Beginning in November 2013, my brief was to reference Tate Modern’s new extension and observe changes that are taking place elsewhere in the area. The modification of ex-industrial buildings into art spaces is now commonplace; even at the end of my road artist Raqib Shaw has converted an old sausage factory into his studio, and Anish Kapoor’s headquarters occupy a former shutter-making workshop only five minutes away. Of course, Tate Modern itself is a converted power station; however in recent years, it’s not the transition of space from industry to culture that has caught my intention.

Mountain of Fire and Miracles Ministries, Camberwell
Recce shot outside the Mountain of Fire and Miracles Ministries on Camberwell Road, Southwark

There are over 240 new black majority churches in Southwark, more than double all other types of church in the area. Recent research by Roehampton University suggests that this represents the greatest concentration of African Christianity in the world, outside of Africa. The churches of the borough are set up in old factories, warehouses and bingo halls. Ex-industrial buildings are chosen for practical reasons: they are cheap and able to accommodate large numbers of people, who can be as loud as they like without upsetting neighbours.

I have noticed the number of these churches grow rapidly in recent years, and become fascinated by them. As well as the role they play in the energetic street life of the borough, I am interested in the very distinctive style of worship they practice. Over the next few months, in photographs to be published this spring, I will be observing and recording the performative and often expressive way in which the services are held, and in doing so, will try to discover more about the ideology of these churches. Do you live in Southwark and attend an African church? What kind of impact do you think they have on the area? I’d be interested to hear what you think.

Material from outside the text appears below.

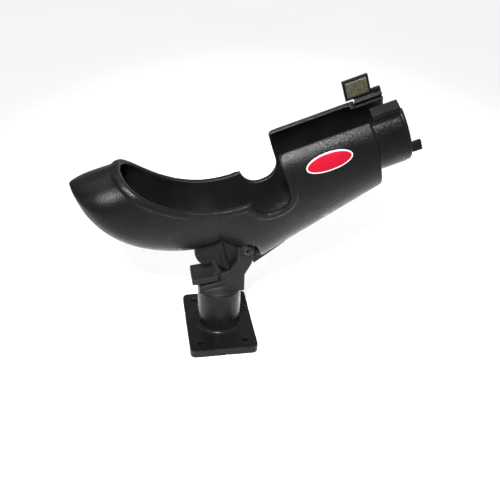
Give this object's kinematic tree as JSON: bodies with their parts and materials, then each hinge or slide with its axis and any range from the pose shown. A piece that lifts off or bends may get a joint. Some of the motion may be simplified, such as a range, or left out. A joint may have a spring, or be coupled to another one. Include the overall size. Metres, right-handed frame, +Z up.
{
  "type": "rod holder",
  "caption": "Boat rod holder: open trough with a closed toe, slotted tube and turning locking collar, tilting on a swivel head in a bolted deck mount.",
  "frame": {"origin": "centre of the four deck bolts, on the underside of the deck plate", "axes": "+Z up out of the deck along the swivel axis, +X along the holder towards the tube's open end, +Y to the far side"},
  "size_m": [0.3343, 0.1016, 0.2809],
  "materials": {
    "black_nylon": "satin, finely textured",
    "lever_nylon": "satin",
    "white_acetal": "smooth",
    "black_rubber": "matte",
    "stainless_steel": "brushed",
    "blackened_steel": "black coating, semi-gloss",
    "badge_red": "printed label, semi-gloss",
    "badge_white": "printed label, semi-gloss",
    "olive_pad": "fine ribs, worn"
  },
  "bodies": {
    "mount": {"deck_mount": "black_nylon", "thrust_washer": "black_nylon"},
    "swivel": {"swivel_head": "black_nylon", "friction_ring": "black_rubber", "stem_washer": "stainless_steel", "stem_screw": "stainless_steel", "lever_pin": "blackened_steel", "lever_pin_clips": "blackened_steel", "lever_spring": "stainless_steel", "tilt_bolt": "blackened_steel", "tilt_washers": "blackened_steel", "tilt_nut": "blackened_steel"},
    "cradle": {"cradle": "black_nylon", "pivot_bush": "white_acetal", "badge": "badge_red", "badge_border": "badge_white", "retaining_ring": "black_nylon", "ring_screws": "stainless_steel"},
    "collar": {"locking_collar": "black_nylon", "thumb_pad": "olive_pad"},
    "lever": {"release_lever": "lever_nylon"}
  },
  "joints": [
    {"name": "swivel_turn", "type": "hinge", "parent": "mount", "child": "swivel", "pos_m": [0, 0, 0], "axis": [0, 0, 1], "continuous": true},
    {"name": "cradle_tilt", "type": "hinge", "parent": "swivel", "child": "cradle", "pos_m": [0.026, 0, 0.112], "axis": [0, -1, 0], "range_deg": [-25, 12]},
    {"name": "collar_turn", "type": "hinge", "parent": "cradle", "child": "collar", "pos_m": [0.1589, 0, 0.23285], "axis": [0.9455, 0, 0.3256], "range_deg": [0, 115]},
    {"name": "lever_press", "type": "hinge", "parent": "swivel", "child": "lever", "pos_m": [0.005, 0, 0.0722], "axis": [0, -1, 0], "range_deg": [0, 7], "stiffness_Nm_per_rad": 0.6, "springref_deg": -9.74, "deforming": ["lever_spring"]}
  ]
}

Tate Modern and Youis a publication regularly produced in partnership with a neighbourhood or section of the local community, in collaboration with an artist. It aims to make stronger links with different communities across the London boroughs of Southwark and Lambeth


I find this a really interesting project and greatly look forward to seeing more photos. How exciting!@


Thanks Bryan! We're looking forward to sharing Chloe's photos soon! Anjuli, Regeneration and Community Partnerships, Tate Modern

I was involved in the Roehampton project as the local authority rep on the reference panel that supported the work of Dr Andrew Rogers and his team. His report is well worth a read and you'll find it via the Roehampton link in Chloe's blog. It's one of the best pieces of work I've seen on this subject.

I now look forward to seeing Chloe's results as they will offer a further unique insight into this vibrant part of Southwark and London life. It will also help to counter some of the misconceptions that are bound to arise when individuals or communities, and their way of being who and what they are, are largely unknown to those of us on the outside looking in.

Chloe's work to date has been superb and her partnership with Tate Modern is a creative marriage of hearts and minds, dare I say, made in heaven.

I hope this project will mean that there is more conversation between the African churches and other local churches - we need to understand each other better!

One of the best features of living in South London is travelling on buses on a Sunday, with everyone off to their different churches in their different 'uniforms'. You even hear people discussing God and Jesus - so refreshing.

Thank you Marion! We're looking forward to sharing more about the project on the blog soon - hopefully this will help begin some more conversations about churches in the area. Anjuli, Regeneration and Community Partnerships, Tate Modern

I am the author of the Being Built Together report which was published by the University of Roehampton in June 2013. Over a period of two years, our team visited new black majority churches around the Borough of Southwark, attending worship services and interviewing pastors. The project was in response to awareness on the part of churches, local communities and authorities, that new black majority churches were growing fast, and it would be helpful to know more about them.

When visiting the churches on a Sunday morning, as per Marion’s comment below, I discovered I was on the ‘church bus’ from Lewisham going up to Southwark, seeing more and more people get on in their Sunday best. The churches we visited were mostly African majority and Pentecostal, often energetic and exuberant in worship. It was fun to be there. We described in words and statistics what we found, so I am looking forward to the different perspective that Chloe’s photographs can bring to our understanding and engagement with these churches.

As Choe notes, we found some remarkable concentrations of churches around Peckham Rye, the Old Kent Road, and to a lesser extent around Camberwell Green and the Elephant and Castle. A key issue for many of the churches is finding suitable premises. This was addressed in the report through making recommendations about premises and planning for all parties concerned – the churches, the historic churches, local communities, and the Council. We are looking to continue working on this issue at both the policy and practical level.

Too often there is a lack of understanding about new black majority churches. What I find very encouraging about Chloe’s project is that in recording the life of the churches through photographs, we will gain new insight into the churches that we describe in the report as a gift to the church, the borough and the city.

Thank you for commenting, Andrew. The research you did has been absolutely invaluable for the project. In fact it was the reason we felt there was something very concrete to respond to. I've also been thoroughly enjoying the church visits and have been made to feel very welcome throughout. I look forward to showing you the publication and exhibition at the Tate Modern in June.